La crisi ha bruciato 700 mila posti di lavoro. Tra i temi affrontati c’è poi la crisi economica, che ha fatto perdere al Paese rispetto al primo trimestre 2008 “quasi sette punti di Pil e oltre 700 mila posti di lavoro”. Il ricorso alla cassa integrazione – dichiara la Marcegaglia – è aumentato di sei volte e la produzione industriale é crollata del 25%, tornando ai livelli di fine 1985: 100 trimestri bruciati”.

Occorre passare “dalla divisione alla condivisione” per dare all’Italia una “grande riscossa nazionale” ribadisce poi la presidente di Confindustria, che chiede di unire le forze del Paese per dargli “un’Italia capace di stare a testa alta nel mondo. “La lenta crescita è per noi la vera emergenza nazionale” sottolinea inoltre la presidente di Confindustria, secondo la quale “se la maggioranza dovesse ridursi, per litigi e divisioni, all’impotenza allora non potrà esserci maggior crescita e si chiuderebbe nell’insuccesso la lunga promessa della politica del fare”.

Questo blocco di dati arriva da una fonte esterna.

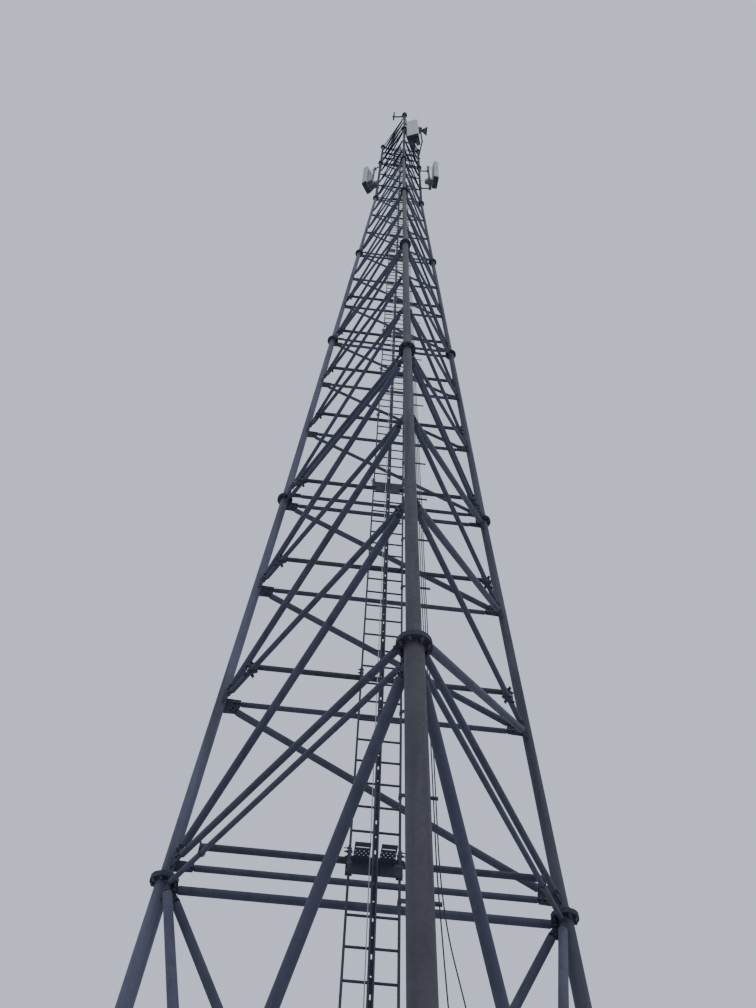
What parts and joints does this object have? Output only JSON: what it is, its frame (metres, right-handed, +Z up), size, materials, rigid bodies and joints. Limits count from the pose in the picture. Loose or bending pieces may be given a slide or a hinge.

Gli interventi da mettere in atto sono tanti. “La spesa pubblica italiana deve diminuire di almeno un punto di Pil l’anno per i prossimi tre anni” avverte la leader degli industriali, che sottolinea: “Nessuna voce è intoccabile. Occorrono tagli alle stipendi pubblici, aumenti dell’età effettiva di pensionamento, revoca delle false invalidità, tagli alla sanità”.

“La politica riduca i suoi privilegi”. Per Confindustria, poi, se si chiedono sacrifici al paese allora la politica deve essere la prima a dare l’esempio e ridurre “per prima ed energicamente i suoi privilegi”. “E’ arrivato il momento nel quale i politici italiani, dal Parlamento e giù giù sino all’ultima comunità montana, taglino i propri stipendi e le dotazioni per le loro segreterie e collaboratori, disboschino esenzioni e agevolazioni – ha sottolineato Marcegaglia – la sforbiciata data con la Finanziaria agli enti e ai costi della politica è sacrosanta ma è solo un buon inizio”. La diminuzione del 10% delle indennità dei membri del governo, guardata da un’ottica internazionale, è a suo giudizio, “un timido esordio”.

“E’ assolutamente opportuno -ha aggiunto – che vi si adeguino gli organi costituzionali. Le rinunce devono essere fatte da tutti”. La presidente chiede dunque una razionalizzazione delle Province “il cui numero, secondo i programmi del governo, doveva diminuire. Ne è stata annunciata l’eliminazione di 10 di esse. È un inizio ma è troppo poco”. Critiche anche ai ruoli nelle società pubbliche locali, oltre 25mila: “Sono soprattutto questione di potere, distribuzione di cariche, elargizione di compensi, clientelismo, e a lungo andare, di vera e propria corruzione”.

Il messaggio di Napolitano. Agli industriali è giunto poi il videomessaggio del capo dello Stato Giorgio Napolitano, che ha ribadito l’esigenza di una politica condivisa: “Compio ogni sforzo, come è mio dovere, per rappresentare e valorizzare quel che unisce l’Italia, ha dichiarato il Capo dello Stato, affinchè ciò prevalga su ogni esasperazione di pur legittime distinzioni di interessi e di posizioni politiche. Occorre una maggiore consapevolezza, in tutte le sfere sociali e in tutte le parti politiche, della portata delle sfide che l’Italia è chiamata ad affrontare insieme con l’Europa”.

Napolitano ha sottolineato che in questo momento “sono in gioco non solo esigenze particolari, settoriali e immediate ma scelte di medio e lungo periodo, cui è legato il futuro del paese e delle giovani generazioni e che richiedono perciò il massimo di comprensione e- senza soffocare la dialettica della vita democratica- di condivisione, almeno nell’individuare obiettivi e grandi linee da perseguire con la necessaria coesione e continuità”.